Researchers have found a link between a type of leukemia and Vietnam soldiers exposed to herbicides like Agent Orange, prompting the Veterans Affairs Department to announce it will extend benefits to veterans with the illness.
The veterans diagnosed with chronic lymphocytic leukemia, or CLL, would start receiving improved benefits, such as disability compensation and priority health care services, in about a year, Secretary Anthony Principi said Thursday.
"It's sad that we have to presume service connection, because we know that (veterans) have cancer that may have been caused by their battlefield service. But it's the right thing to do," Principi said.
Veterans Affairs expects to find about 500 new cases of CLL a year among Vietnam veterans, said spokesman Phil Budahn. About 2.6 million people served in Vietnam during the war and most are still alive.
There are 10,000 Vietnam veterans receiving disability pay for other illnesses related to exposure to Agent Orange and other herbicides used during the war, Veterans Affairs said.
The Institute of Medicine, which re-examined past research on cancer rates in agricultural workers and farm community residents, announced Thursday that it had found the link between the form of leukemia and Vietnam herbicides.
"It's just one more indication that service on the battlefield exposes men and women to dangers beyond bullets, shrapnel and missiles," said Principi, who requested the review. "Environmental hazards are as worrisome and deadly as some of the more common forms of battlefield injury."
U.S. troops sprayed 20 million gallons of Agent Orange and other herbicides over parts of South Vietnam and Cambodia in the 1960s and '70s to clear dense jungle. Some veterans reported a variety of health problems shortly after returning from the war.
Some forms of cancer, Type 2 diabetes and birth defects in veterans' children already are considered associated with herbicide exposures during the war. But it has been difficult to research the problem because no one knows how much chemicals troops were exposed to, the Institute of Medicine said.

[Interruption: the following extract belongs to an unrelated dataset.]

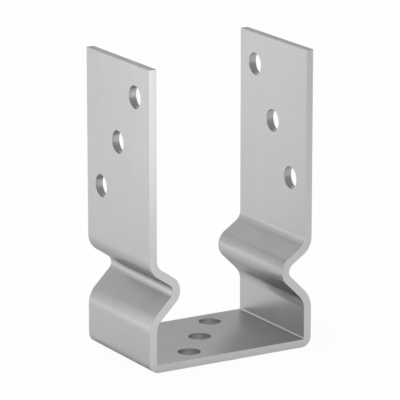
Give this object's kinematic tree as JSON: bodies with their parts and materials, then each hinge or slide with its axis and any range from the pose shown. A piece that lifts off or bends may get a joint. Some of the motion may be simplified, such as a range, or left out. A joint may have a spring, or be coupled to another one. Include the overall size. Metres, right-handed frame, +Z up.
{
  "type": "post base",
  "caption": "Folded steel strip in a tall U with kinked legs, which carries a square post's foot clear of the concrete that its base is bolted to.",
  "frame": {"origin": "middle of the underside of the base", "axes": "+Z up along the legs, +X across from one leg to the other, +Y along the strip's width"},
  "size_m": [0.09, 0.06, 0.1475],
  "materials": {
    "steel": "satin, with a fine grain along the strip and thin bright zinc plating"
  },
  "bodies": {
    "root": {"bracket": "steel"}
  },
  "joints": []
}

"For more than two decades we've had many complaints from Vietnam veterans about serious problems from Agent Orange exposure and it's taken a long time to have sufficient proof to satisfy the VA and now we have it," said Sen. Arlen Specter, R-Pa, Senate Veterans Affairs Committee chairman.

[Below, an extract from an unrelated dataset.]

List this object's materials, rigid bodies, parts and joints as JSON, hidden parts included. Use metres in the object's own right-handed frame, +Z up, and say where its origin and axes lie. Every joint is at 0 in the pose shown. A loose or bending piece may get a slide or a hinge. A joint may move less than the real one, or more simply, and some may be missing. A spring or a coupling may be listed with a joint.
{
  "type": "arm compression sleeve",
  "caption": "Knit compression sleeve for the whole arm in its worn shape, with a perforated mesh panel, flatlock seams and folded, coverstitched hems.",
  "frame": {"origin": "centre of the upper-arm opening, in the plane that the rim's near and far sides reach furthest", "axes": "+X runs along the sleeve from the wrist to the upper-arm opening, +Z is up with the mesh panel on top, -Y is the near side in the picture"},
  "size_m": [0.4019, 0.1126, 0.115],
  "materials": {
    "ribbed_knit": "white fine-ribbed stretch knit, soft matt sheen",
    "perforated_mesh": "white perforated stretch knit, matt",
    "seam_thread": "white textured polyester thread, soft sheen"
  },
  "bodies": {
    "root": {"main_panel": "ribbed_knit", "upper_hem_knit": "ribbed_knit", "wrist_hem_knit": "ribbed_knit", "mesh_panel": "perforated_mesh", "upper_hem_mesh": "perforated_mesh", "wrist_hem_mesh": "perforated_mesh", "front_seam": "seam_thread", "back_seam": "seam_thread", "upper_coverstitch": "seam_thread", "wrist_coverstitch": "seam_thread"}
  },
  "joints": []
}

By connecting the defoliant and CLL, the Institute of Medicine altered its own previous finding that not enough scientific evidence existed to determine whether the two were associated. The institute is part of the National Academy of Sciences.
Previously, researchers lumped CLL with other forms of leukemia when looking at cancer rates among Vietnam veterans. But this time the scientists examined rates of CLL separately, said Dr. Paul Engstrom, a member of the review committee and a vice president with Fox Chase Cancer Center in Philadelphia.

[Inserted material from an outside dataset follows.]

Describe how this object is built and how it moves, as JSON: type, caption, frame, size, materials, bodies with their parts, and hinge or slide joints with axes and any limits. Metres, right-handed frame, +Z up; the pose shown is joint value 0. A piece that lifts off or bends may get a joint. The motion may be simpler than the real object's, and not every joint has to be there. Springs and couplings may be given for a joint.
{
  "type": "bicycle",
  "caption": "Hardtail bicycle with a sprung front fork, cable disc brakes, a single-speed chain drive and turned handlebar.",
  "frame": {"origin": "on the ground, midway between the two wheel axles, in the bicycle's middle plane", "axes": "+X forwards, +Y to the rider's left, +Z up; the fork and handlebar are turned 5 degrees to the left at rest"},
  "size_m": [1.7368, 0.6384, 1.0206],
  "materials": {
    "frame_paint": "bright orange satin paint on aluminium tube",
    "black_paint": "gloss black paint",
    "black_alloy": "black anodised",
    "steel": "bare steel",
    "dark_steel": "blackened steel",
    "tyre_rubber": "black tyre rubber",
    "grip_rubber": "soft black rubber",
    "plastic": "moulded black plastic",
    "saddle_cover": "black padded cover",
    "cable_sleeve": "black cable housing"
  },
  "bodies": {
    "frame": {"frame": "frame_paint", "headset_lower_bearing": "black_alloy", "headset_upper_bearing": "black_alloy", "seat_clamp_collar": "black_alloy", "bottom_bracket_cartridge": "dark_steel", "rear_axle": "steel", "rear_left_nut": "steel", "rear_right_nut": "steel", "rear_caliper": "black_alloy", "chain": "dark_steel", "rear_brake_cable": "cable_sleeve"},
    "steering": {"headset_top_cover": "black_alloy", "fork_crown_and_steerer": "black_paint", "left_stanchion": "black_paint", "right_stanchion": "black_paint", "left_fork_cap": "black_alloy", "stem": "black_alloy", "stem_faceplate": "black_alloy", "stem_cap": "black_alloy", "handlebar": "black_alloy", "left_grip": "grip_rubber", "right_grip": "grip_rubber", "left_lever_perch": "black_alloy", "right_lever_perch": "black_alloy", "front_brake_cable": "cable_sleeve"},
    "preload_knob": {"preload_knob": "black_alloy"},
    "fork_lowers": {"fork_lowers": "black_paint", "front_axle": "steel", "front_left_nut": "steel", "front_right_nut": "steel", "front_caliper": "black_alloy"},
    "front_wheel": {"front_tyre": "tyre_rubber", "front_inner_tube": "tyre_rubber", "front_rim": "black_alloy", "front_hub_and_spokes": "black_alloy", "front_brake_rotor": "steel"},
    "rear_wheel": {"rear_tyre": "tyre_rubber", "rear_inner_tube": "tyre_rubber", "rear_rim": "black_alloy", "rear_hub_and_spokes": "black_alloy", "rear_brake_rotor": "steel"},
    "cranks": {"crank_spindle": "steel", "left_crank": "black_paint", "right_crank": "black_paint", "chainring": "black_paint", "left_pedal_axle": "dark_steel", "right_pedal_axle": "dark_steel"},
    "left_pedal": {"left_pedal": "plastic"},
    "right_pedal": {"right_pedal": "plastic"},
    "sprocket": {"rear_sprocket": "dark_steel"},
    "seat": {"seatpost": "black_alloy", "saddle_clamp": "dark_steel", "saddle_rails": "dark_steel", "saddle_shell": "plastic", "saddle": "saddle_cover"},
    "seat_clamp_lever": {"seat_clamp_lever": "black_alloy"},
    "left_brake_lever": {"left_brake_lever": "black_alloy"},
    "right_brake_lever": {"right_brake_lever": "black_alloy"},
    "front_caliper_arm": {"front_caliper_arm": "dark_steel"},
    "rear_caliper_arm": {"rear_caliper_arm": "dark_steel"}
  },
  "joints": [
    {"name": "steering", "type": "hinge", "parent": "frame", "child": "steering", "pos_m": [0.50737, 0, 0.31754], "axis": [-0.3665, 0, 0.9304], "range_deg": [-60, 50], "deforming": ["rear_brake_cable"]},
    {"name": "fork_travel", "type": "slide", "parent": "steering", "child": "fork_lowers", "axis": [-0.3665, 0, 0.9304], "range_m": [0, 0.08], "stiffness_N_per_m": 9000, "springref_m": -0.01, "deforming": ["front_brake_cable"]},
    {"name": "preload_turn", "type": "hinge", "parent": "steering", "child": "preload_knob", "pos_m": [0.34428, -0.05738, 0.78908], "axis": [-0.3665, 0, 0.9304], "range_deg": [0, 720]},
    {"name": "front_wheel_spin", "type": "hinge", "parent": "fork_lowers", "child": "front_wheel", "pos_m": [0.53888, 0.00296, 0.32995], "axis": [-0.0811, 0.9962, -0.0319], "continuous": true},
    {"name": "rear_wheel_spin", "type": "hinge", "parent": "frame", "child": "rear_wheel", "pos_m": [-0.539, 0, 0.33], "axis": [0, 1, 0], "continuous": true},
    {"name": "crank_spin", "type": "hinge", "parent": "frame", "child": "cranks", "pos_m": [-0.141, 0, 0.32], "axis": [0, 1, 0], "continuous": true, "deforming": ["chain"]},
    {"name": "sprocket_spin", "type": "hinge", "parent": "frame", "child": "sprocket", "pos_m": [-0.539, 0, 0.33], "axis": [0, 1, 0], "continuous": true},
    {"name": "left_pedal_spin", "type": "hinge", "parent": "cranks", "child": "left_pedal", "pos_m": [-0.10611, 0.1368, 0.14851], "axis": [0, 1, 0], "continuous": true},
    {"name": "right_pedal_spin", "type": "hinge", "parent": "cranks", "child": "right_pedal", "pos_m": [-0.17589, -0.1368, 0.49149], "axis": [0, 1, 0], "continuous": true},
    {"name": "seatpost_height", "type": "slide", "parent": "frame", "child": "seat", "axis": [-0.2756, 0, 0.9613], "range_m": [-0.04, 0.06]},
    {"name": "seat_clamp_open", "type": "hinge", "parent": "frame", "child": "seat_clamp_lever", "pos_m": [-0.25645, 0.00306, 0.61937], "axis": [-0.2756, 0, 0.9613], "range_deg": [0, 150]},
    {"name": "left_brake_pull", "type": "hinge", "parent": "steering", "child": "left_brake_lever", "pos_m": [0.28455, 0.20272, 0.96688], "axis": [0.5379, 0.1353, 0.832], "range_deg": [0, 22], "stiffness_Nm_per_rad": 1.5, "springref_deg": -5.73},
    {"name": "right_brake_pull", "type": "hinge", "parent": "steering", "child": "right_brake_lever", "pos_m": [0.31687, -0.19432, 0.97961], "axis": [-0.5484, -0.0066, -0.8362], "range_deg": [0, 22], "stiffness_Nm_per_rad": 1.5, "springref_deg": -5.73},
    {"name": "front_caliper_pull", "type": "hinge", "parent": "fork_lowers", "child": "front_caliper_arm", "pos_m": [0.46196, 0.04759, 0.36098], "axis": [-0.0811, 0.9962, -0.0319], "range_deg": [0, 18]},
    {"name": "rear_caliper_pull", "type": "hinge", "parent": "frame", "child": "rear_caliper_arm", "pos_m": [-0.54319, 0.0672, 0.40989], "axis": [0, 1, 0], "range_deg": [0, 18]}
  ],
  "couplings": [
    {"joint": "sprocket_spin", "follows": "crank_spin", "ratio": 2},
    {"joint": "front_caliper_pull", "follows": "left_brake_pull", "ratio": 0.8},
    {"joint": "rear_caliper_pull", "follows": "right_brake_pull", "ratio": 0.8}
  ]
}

The scientists said although CLL is a form of leukemia, it shares some similarities with Hodgkin's disease and non-Hodgkins lymphoma, two diseases that have long been known to be associated with exposures to the types of chemicals used in Agent Orange and other defoliants.
Although health care is available to nearly all veterans, Principi's decision means that veterans with CLL who were in Vietnam during the war will get disability compensation of about $2,300 a month, they won't have to pay copayments for health care to treat CLL and will have better access to the agencies' health services. Principi must draft rules and publish them in the Federal Register before the benefits can take effect.
Principi's decision to extend benefits pleased veterans groups who have continued to fight for research on the illnesses suffered by veterans exposed to the defoliants.
But Rick Wiedman, Vietnam Veterans of America government relations director, said the findings are incremental and large scale research should be funded to study problems in veterans."At the rate we are going, little by little bit, we are all going to be dead," Wiedman said.
In December 2001, Principi extended benefits to Gulf War veterans with Lou Gehrig's disease after preliminary studies showed they were nearly twice as likely to develop the illness as other military personnel.